After the parties filed motions and cross-motions for summary judgment, Judge Todd rejected defendants' challenge to BNY's standing. He found that BNY "presented fairly compelling proofs indicated that it [had] possession of [defendants'] note as of the fall of 2005," three years before the foreclosure complaint was filed. Consequently, Judge Todd determined that plaintiff had standing to pursue the foreclosure action.

With respect to the questions of whether the note was a negotiable instrument and whether plaintiff was a holder in due course, Judge Todd opined that the note, being payable to the holder, was obviously a negotiable instrument. Further, he held, in part:

Plaintiff has presented appropriate proofs indicating that the note was endorsed in the fall of 2005, around the time the various mortgage loans were securitized. The PSA required the endorsement and transfer of the various mortgage notes at issue and the endorsement and transfer process was the subject of specific review. The various exception reports appear to confirm the Ukpe note was in the collateral file, in the appropriate form, and plaintiff has accounted for the handling of the collateral file from the fall of 2005 to the present time. The endorsement at issue is in the name of a CHL employee who left CHL's employment sometime in 2006. The Ukpe defendants offer no direct proofs to the contrary. In the absence of any direct proofs, I see no legitimate basis for inferring that the note was not endorsed in 2009, as defendants have suggested. At this point, I am not convinced there is a genuine issue of fact as to the timing of the endorsement, as contemplated in R. 4:46-2 and Brill.


Assuming my view is not altered by the oral argument, I would conclude that the note was endorsed in the fall of 2005 and that it was appropriately negotiated prior to any default by the Ukpes. Assuming that to be the case, it would appear appropriate to treat plaintiff as a holder in due course, taking the note free of the defenses and claims the Ukpe defendants may be able to assert against CHL.


. . . .


[T]he Ukpe defendant[s] argue that plaintiff is so "closely connected" to CHL that it should not be able to avail itself of the protections that flow from being a holder in due course. I do not believe that doctrine should be applied to bar plaintiff from attaining the status of a holder in due course in this matter, assuming it would otherwise attain that status under the UCC.

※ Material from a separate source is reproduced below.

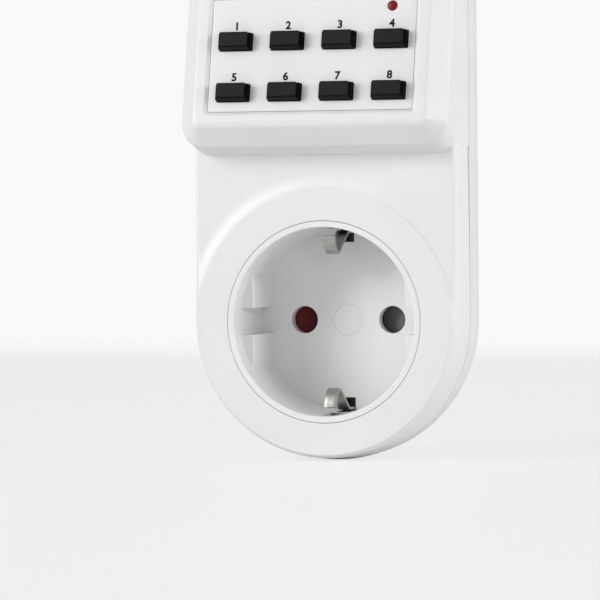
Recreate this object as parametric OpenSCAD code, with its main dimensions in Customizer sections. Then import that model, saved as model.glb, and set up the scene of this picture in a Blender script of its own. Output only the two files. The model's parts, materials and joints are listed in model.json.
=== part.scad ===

. . . . I am satisfied that the doctrine is generally applicable only when the parties are involved in such an unusually close relationship that the transferee should have known that the underlying transaction was somehow suspect. that may occur when the transferee was created by the transferor to handle the transactions in question. It may also occur when the transferee somehow controls the actions of the transferor or is intimately involved in the structuring or processing of the underlying transactions. Those circumstances are simply not presented here. There is no apparent reason to suggest that plaintiff was created by or for CHL, or that it was involved in the structuring of the Ukpe mortgage.


Judge Todd thereafter entered judgment for foreclosure on behalf of plaintiff and transferred the remaining third-party claims to the Law Division.

The rights of parties with respect to negotiable instruments are governed by chapter three of the Uniform Commercial Code. N.J.S.A. 12A:3-101 to 3-805. A negotiable instrument is one that is made payable to bearer or to order at the time it is issued and does not include any additional undertaking or obligation other than the paying of money. N.J.S.A. 12A:3-104. When a negotiable instrument is transferred, the transferee has the right to enforce it. N.J.S.A. 12A:3-203. An endorsement "in blank" is payable to the bearer and may be negotiated by transfer of possession. N.J.S.A. 12A:3-205. By law, therefore, defendants' mortgage note was a "negotiated instrument."

As a general rule, one who takes an instrument does so subject to the claims and defenses that the maker may have against the originator. N.J.S.A. 12A:3-305. The holder in due course doctrine is an exception to this general rule, protecting from liability an innocent bona fide purchaser of an instrument. Carnegie Bank v. Shalleck, 256 N.J. Super. 23, 33 (App. Div. 1992). A holder in due course is one who takes the instrument in good faith and for value. N.J.S.A. 12A:3-306; Unico v. Owen, 50 N.J. 101, 109 (1967) (pertaining to mass marketing of consumer goods). The doctrine is meant to remove anxieties of one who takes the paper as an innocent purchaser. Unico, supra, 50 N.J. at 109. However, holder in due course status is "neither necessary nor desirable when the transferee knew a great deal about, or controlled, or participated in, the underlying transaction." Mercedes-Benz Corp. v. Lotito, 306 N.J. Super. 25, 31 (App. Div. 1997), certif. denied, 165 N.J. 137 (2000).

In Unico, a consumer and a merchant had agreed that in exchange for the payment of a monthly fee, the merchant would deliver goods. Unico, supra, 50 N.J. at 104-05. The consumer signed a note that the merchant assigned. Ibid. Thereafter, the merchant became insolvent and stopped delivering the goods, but the assignee attempted to collect on the note anyway. Id. at 108.

The Court found that the assignee was a partnership that had been formed exclusively to finance the merchant's sales. Id. at 114. The assignee had played a major role in structuring the merchant's financing contracts and in setting financing terms. Id. at 115-16, 122-23. Therefore, according to the Court, the "close connectedness" between the merchant and the assignee prohibited the assignee from being considered an HIDC. Ibid. The holding was expressly limited to consumer goods transactions. Id. at 122.

Here, it is clear beyond dispute that plaintiff bank was not created by CHL for the purpose of this transaction. Moreover, there was nothing in the documents executed at closing that would have indicated to plaintiff that a mortgage broker made false representations to defendants, or that defendants made any false representations in their application for a mortgage loan. Also, nothing in the record supports that plaintiff played any role whatsoever in structuring defendants' mortgage obligations. Accordingly, Judge Todd appropriately determined that plaintiff was entitled to the protections of a holder in due course.